======== Exercise data ========
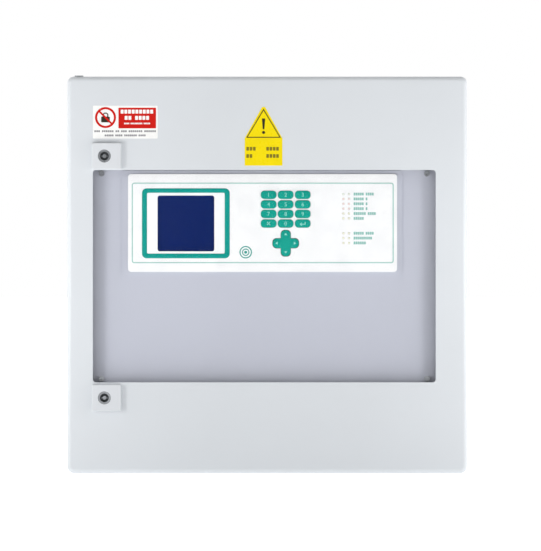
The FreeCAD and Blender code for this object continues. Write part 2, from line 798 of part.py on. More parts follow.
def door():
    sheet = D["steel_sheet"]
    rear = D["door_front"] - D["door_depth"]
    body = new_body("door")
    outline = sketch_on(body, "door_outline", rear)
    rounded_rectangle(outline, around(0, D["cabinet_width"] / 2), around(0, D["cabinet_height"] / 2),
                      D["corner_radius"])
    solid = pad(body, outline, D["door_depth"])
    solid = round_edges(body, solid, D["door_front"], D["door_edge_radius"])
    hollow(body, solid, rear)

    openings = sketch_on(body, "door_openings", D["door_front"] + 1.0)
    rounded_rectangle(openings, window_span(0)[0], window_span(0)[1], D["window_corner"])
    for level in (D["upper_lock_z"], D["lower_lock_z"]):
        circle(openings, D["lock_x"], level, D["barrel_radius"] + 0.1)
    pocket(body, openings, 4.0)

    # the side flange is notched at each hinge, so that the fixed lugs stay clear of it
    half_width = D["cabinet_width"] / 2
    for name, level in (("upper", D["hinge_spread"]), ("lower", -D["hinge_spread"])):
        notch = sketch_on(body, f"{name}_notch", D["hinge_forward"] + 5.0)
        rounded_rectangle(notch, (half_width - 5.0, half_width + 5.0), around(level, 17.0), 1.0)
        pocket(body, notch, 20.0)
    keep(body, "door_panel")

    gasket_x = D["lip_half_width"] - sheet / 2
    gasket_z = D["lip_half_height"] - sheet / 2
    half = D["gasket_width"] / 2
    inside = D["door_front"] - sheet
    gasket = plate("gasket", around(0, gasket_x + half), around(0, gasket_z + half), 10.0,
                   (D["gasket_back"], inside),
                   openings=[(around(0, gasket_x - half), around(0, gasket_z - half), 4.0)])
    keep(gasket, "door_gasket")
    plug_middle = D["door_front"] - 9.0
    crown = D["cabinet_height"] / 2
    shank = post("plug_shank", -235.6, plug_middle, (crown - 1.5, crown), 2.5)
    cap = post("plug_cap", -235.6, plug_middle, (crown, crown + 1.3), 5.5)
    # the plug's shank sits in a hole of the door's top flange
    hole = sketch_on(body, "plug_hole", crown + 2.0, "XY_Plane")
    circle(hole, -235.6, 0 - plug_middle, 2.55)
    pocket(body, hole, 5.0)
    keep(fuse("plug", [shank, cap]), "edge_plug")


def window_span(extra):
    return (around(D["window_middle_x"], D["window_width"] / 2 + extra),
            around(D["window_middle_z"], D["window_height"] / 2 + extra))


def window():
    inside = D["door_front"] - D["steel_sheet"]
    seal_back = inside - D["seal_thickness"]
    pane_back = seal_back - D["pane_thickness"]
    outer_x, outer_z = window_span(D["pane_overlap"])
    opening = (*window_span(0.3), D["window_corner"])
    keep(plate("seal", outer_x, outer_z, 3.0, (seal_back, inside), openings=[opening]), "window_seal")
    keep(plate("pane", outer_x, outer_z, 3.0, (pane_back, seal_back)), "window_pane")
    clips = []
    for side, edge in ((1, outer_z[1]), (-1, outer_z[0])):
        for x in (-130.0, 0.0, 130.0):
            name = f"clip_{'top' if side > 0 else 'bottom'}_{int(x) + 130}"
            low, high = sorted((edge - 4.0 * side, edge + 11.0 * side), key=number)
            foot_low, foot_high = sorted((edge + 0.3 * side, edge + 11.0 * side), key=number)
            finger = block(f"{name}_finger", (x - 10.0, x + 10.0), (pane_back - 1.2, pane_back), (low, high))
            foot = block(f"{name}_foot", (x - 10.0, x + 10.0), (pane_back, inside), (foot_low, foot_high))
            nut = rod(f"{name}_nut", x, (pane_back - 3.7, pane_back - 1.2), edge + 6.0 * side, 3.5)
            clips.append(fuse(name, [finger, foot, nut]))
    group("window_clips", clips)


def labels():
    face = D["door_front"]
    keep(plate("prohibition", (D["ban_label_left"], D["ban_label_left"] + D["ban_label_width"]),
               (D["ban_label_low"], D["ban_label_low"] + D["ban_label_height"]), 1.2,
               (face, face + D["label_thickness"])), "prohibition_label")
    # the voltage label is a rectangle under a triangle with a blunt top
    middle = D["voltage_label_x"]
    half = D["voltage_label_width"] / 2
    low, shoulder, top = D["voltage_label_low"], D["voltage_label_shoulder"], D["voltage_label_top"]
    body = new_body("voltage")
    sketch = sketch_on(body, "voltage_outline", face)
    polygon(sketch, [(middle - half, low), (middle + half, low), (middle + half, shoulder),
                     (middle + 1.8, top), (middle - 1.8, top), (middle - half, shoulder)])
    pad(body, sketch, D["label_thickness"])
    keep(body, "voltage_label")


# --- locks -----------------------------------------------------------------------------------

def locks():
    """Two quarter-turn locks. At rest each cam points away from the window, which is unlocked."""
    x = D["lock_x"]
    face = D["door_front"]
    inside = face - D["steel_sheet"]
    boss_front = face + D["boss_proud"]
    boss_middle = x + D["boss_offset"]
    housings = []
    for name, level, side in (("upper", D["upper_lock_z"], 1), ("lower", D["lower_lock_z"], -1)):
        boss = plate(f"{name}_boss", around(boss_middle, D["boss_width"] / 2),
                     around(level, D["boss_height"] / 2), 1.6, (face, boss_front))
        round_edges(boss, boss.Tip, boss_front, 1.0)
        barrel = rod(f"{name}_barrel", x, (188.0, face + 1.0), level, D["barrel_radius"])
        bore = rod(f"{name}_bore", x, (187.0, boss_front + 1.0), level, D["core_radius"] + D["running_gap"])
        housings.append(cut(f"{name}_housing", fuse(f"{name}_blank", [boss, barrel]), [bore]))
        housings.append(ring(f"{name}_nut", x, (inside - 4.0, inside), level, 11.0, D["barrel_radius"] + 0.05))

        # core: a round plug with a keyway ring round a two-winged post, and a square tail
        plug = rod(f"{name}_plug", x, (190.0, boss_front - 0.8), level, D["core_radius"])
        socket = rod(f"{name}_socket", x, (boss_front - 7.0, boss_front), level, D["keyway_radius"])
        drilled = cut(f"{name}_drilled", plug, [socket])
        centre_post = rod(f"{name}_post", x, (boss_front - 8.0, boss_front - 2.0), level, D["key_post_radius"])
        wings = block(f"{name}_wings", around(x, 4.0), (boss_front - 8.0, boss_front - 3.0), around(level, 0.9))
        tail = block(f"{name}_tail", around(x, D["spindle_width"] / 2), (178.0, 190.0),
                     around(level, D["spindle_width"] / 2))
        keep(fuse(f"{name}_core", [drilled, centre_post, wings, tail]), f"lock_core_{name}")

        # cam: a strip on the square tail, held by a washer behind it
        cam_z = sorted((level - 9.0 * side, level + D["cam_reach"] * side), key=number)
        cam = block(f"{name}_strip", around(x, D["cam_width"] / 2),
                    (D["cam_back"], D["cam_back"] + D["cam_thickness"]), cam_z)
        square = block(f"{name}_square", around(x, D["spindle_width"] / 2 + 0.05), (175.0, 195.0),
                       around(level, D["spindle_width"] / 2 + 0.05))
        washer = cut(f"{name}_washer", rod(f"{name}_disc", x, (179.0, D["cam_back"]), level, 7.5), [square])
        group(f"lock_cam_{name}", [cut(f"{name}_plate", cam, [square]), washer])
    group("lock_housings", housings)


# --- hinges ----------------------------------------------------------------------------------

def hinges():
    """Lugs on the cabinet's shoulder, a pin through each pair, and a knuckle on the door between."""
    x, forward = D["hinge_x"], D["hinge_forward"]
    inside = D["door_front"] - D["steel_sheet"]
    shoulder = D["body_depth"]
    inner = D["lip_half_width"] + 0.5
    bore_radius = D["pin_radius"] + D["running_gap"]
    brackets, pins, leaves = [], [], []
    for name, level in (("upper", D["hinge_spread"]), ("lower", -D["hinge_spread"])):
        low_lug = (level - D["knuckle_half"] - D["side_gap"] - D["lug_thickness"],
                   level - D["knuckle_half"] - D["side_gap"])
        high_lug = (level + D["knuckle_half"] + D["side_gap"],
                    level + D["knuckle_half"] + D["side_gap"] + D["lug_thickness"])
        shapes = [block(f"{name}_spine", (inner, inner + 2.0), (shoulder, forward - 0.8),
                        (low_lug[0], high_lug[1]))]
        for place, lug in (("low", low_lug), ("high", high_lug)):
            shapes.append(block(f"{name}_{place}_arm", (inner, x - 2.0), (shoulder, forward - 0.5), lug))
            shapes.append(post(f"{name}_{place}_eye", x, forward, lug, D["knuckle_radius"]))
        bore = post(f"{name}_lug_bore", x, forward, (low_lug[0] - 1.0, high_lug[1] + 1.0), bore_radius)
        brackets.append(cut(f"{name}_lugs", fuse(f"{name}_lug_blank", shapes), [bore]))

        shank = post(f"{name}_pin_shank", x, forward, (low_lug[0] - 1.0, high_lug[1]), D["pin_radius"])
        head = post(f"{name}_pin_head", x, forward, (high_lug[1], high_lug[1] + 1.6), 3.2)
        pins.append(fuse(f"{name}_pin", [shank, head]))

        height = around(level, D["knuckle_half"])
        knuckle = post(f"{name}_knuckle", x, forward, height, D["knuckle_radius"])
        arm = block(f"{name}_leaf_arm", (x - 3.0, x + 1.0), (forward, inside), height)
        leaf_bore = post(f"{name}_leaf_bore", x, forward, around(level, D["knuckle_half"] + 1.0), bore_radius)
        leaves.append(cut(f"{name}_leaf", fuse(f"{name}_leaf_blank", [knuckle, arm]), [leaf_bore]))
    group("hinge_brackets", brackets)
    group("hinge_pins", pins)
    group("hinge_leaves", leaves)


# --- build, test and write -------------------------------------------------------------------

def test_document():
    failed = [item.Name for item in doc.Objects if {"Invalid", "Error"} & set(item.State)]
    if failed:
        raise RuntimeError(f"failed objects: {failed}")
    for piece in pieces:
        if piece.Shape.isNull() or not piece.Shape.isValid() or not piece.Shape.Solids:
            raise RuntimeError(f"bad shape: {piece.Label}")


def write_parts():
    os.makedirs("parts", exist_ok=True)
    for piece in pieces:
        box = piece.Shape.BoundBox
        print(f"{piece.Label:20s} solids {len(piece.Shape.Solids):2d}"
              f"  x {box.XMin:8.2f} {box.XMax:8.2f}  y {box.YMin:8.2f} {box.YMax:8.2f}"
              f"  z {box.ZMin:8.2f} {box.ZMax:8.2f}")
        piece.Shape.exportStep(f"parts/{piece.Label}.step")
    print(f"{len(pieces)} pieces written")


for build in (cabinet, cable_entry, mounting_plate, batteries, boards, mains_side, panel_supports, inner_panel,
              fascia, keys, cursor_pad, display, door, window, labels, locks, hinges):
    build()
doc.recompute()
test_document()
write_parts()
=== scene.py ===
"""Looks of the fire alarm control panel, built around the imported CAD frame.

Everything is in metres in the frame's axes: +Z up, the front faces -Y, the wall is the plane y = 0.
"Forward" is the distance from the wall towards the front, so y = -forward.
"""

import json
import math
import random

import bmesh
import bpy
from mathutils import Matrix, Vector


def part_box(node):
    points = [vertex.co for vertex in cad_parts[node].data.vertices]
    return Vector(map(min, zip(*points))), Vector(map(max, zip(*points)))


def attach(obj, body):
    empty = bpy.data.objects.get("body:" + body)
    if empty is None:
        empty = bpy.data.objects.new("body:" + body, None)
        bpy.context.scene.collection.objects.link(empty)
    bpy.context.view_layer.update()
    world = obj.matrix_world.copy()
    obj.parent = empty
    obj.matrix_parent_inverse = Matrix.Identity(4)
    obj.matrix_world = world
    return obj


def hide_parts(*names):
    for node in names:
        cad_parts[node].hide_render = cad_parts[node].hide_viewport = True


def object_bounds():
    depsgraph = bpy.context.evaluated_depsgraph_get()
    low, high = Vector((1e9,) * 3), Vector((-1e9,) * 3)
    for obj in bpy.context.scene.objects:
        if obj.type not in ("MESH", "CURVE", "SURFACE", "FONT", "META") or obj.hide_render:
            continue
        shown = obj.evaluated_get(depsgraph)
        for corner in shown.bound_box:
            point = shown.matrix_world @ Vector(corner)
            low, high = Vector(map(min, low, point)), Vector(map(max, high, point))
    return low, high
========
======== Exercise data ========
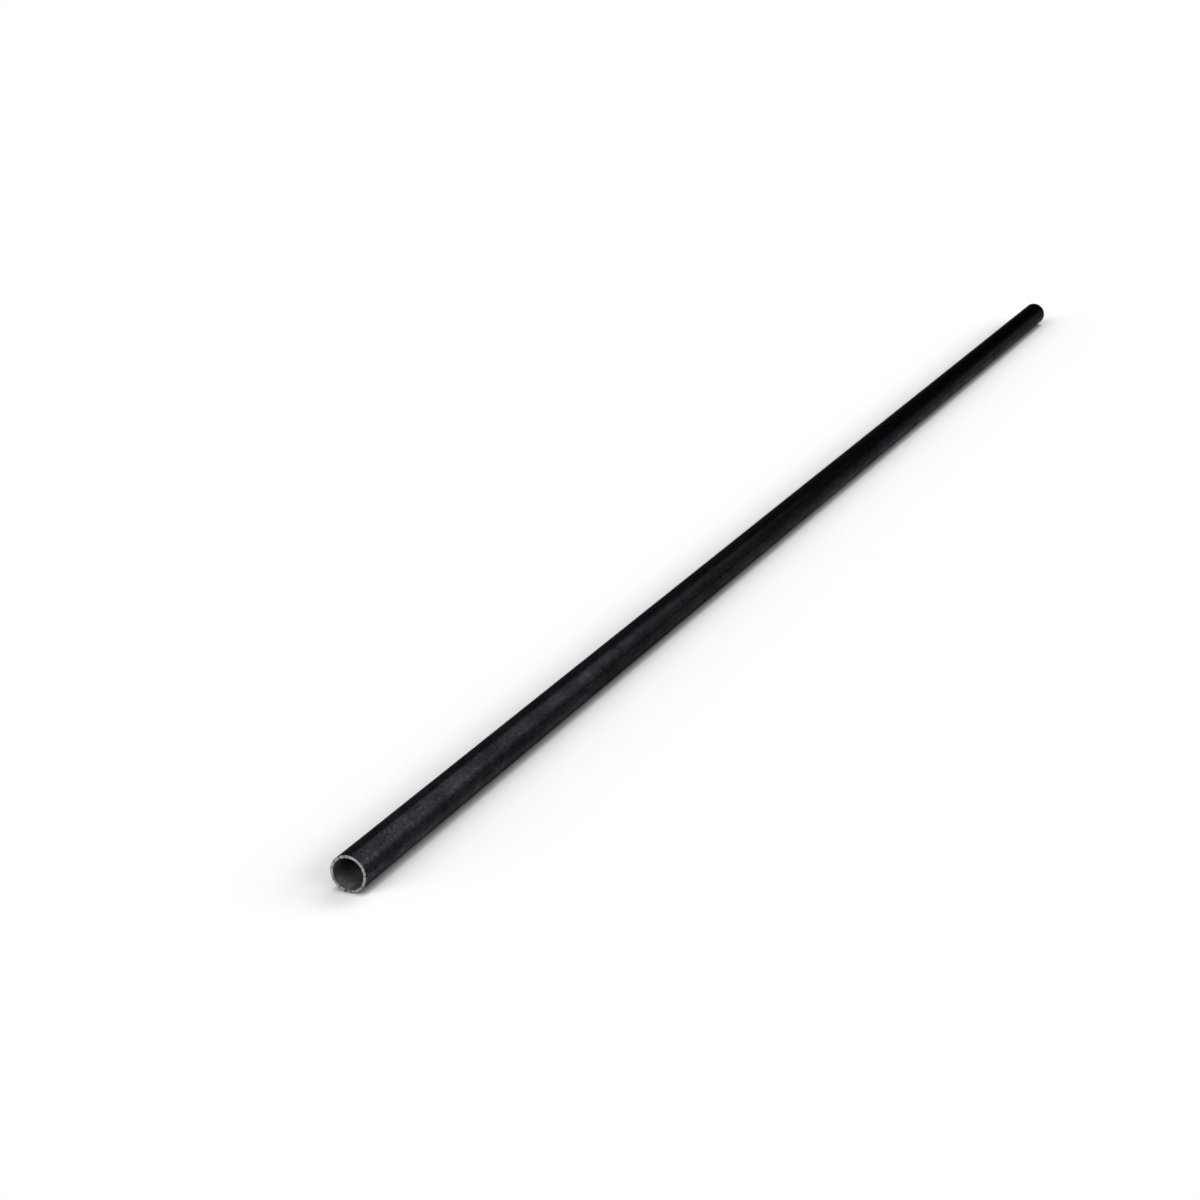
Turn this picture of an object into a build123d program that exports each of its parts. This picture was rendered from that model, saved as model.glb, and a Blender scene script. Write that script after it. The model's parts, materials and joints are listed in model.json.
========
======== Exercise data ========
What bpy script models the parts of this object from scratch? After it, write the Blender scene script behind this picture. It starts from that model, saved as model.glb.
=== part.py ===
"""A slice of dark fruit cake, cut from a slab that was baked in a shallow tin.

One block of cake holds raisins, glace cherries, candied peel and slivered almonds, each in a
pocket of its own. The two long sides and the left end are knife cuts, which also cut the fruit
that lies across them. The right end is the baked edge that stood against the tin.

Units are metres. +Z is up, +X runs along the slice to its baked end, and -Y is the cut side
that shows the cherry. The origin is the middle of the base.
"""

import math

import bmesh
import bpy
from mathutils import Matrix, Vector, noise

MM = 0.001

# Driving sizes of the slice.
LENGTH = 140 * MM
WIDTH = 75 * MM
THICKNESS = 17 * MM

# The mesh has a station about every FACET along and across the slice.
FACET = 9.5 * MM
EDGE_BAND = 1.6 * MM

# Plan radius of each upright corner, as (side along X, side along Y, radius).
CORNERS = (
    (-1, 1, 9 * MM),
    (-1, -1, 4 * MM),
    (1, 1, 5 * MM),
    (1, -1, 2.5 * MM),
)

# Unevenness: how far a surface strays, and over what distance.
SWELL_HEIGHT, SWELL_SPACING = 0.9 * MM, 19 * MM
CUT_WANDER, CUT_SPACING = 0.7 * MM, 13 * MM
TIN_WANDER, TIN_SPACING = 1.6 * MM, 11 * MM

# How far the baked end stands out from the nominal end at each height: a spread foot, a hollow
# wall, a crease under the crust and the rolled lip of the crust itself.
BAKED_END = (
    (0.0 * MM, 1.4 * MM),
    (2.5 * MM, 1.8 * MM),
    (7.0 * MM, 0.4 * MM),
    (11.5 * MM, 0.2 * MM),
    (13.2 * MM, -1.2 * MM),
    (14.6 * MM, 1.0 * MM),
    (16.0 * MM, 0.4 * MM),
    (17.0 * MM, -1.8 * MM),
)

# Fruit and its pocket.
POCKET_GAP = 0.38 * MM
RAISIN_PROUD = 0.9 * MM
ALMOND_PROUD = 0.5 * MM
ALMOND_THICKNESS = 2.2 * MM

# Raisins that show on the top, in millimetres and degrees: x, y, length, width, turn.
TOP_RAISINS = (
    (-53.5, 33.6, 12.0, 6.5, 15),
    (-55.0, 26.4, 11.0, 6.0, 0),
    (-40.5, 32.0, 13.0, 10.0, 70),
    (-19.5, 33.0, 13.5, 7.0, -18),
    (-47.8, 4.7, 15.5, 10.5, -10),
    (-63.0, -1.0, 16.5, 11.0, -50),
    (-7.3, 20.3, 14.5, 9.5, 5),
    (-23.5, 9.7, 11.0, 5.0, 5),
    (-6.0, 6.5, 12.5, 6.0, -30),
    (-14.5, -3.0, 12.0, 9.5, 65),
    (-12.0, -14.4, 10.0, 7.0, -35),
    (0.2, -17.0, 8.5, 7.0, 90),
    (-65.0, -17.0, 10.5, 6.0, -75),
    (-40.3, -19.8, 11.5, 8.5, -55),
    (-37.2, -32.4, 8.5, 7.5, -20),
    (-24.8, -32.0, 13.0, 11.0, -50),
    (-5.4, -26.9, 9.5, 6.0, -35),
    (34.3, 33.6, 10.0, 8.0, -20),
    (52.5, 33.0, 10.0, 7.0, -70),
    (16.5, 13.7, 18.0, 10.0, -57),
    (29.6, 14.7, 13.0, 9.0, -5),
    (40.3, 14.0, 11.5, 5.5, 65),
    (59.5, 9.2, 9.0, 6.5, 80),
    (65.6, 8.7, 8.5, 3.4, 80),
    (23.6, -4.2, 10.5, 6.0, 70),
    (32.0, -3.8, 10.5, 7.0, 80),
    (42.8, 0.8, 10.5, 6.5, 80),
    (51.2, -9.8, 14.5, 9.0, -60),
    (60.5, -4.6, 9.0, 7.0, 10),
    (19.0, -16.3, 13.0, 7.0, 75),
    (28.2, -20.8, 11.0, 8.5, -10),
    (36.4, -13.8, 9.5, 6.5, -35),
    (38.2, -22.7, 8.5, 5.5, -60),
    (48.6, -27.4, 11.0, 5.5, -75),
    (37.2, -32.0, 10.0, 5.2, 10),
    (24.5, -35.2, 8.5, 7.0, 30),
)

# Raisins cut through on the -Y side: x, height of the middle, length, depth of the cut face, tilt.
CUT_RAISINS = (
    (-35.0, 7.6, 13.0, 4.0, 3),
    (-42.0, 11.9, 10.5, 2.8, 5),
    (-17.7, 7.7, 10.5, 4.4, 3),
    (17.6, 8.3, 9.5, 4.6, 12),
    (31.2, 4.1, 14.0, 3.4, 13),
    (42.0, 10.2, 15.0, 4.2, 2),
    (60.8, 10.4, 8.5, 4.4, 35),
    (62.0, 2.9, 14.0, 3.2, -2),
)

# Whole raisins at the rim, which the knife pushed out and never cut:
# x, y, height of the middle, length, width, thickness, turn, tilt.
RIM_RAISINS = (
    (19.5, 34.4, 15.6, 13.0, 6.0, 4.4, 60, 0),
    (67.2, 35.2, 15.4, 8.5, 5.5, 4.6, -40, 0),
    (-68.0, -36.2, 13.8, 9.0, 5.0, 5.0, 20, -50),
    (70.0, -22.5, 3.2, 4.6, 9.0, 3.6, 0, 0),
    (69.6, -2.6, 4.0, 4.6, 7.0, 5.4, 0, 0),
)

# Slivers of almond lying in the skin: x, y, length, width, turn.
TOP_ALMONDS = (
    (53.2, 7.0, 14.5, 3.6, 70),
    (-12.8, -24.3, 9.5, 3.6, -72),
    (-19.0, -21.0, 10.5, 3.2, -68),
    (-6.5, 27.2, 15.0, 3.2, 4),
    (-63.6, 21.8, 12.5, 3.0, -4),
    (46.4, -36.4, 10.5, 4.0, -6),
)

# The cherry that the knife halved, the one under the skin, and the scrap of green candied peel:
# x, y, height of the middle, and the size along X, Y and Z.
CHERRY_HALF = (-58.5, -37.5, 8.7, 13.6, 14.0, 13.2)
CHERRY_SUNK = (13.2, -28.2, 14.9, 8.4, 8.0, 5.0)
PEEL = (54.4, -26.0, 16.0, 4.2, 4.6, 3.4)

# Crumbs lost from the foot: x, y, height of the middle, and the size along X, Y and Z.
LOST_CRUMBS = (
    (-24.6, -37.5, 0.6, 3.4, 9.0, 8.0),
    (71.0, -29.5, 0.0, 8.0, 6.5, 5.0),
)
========
**Written exercise**
Only the lines from the one containing "point = shown.matrix_world" through the one containing "return low, high" are to be extracted, exactly as they appear, with both ends included.

**Task result**
            point = shown.matrix_world @ Vector(corner)
            low, high = Vector(map(min, low, point)), Vector(map(max, high, point))
    return low, high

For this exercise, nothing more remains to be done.